On a scale of 1-10, 1 being no self-compassion whatsoever and 10 being so much self-compassion you just can’t contain it anymore, what number would you rank yourself on the self-compassion meter?
Seriously. What number would you give yourself?
Because self-compassion (showing yourself the same kindness you’d show a friend) can be a game-changer in your intuitive eating and body image healing journey. For the simple reason that it’s really hard to make peace with food and your body, if you’re constantly at war with yourself. Really hard.
At first, however, it’s something that may feel totally foreign and weird. If that’s the case for you, that’s OK.
Because the good news is that you can start practicing self-compassion anytime – even starting now.
Again, it’ll likely feel weird and uncomfortable at first, but that’s why it’s called a practice. It’s something you practice for life, and some days we’re better at it than others and that’s OK. That’s normal. That’s life.
Personally, self-compassion is a vital tool for my mental well-being and health. To show myself self-compassion, I usually ask myself: if a client or friend was telling me what I’m telling myself, what would I say to them?
It’s a super simple question, but a super helpful one to give me perspective.
An example of how to practice self-compassion in your intuitive eating & body image healing journey
Below is an example, so you can see what I mean. The example highlights how to show yourself self-compassion to move through a challenging food and/or body image moment. The difference is palpable.
Negative self-talk >>
I’m so lazy. I’m always behind in my work. And I’m adult and don’t even know how to properly eat! And today, I just feel gross in my body. I’m such a loser.
Compassionate self-talk >>
You’re not lazy, love. You’re exhausted. You haven’t been making time for yourself. You’re running on empty. No one can run on empty. Give yourself a break today and when you’re ready come back and put dates on the calendar for when you think it’s reasonable, for the season of life you’re in, to get things done. That always works for you and makes you feel better. And, no one taught you how to eat normally. My goodness, look at all the comments about food and bodies that you were surrounded with growing up! Take a deep breath and know you’re doing important work and everything will come together. Go for a walk and come back and take a bath later today. That always helps you feel better.

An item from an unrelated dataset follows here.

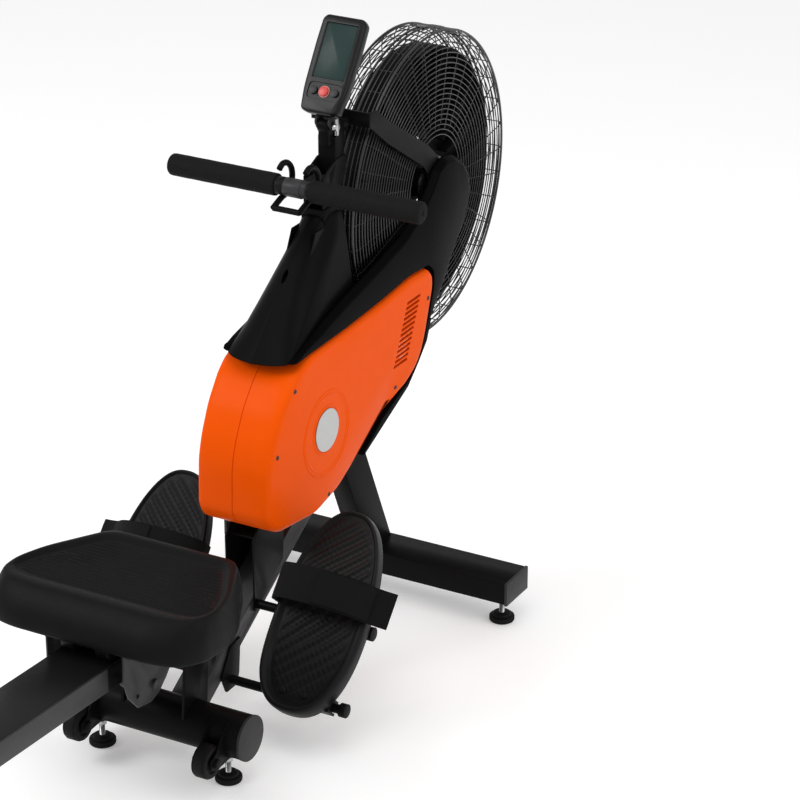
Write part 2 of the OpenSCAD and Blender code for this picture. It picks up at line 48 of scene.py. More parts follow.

Now, after reading both examples of self-talk, which leaves you feeling better? Which leaves you feeling motivated to heal? Which leaves you feeling more calm, so you can step back and then make the next best decision for you?
Speaking to yourself with self-compassion usually feels hard at first because you’re training your brain to think in a totally different way. But, it does feel easier the more you do it.
The practice of self-compassion is helpful because it allows you to:
- Step outside of yourself and observe, not judge yourself,
- View your situation as part of common humanity (somewhere in the world at some time someone has felt exactly how it is you’re feeling),
- Honor your feelings, but not over-identify with them,
- Recognize all the good that is going on for you (not just the bad), and
- Be kind to yourself.
On that note, I encourage you to explore by motivating yourself with loving kindness instead of criticism and see what happens.
As Louise Hays says, “Remember, you have been criticizing yourself for years and it hasn’t worked. Try approving of yourself and see what happens.”
Lastly, I’ll leave you with an eloquent quote by self-compassion researcher and author, Dr. Kristin Neff: “Unlike self-criticism, which asks if you’re good enough, self-compassion asks what’s good for you?”
I highly recommend you start asking what’s good for you, as a whole person, mentally, emotionally, physically, and spiritually and see how it goes.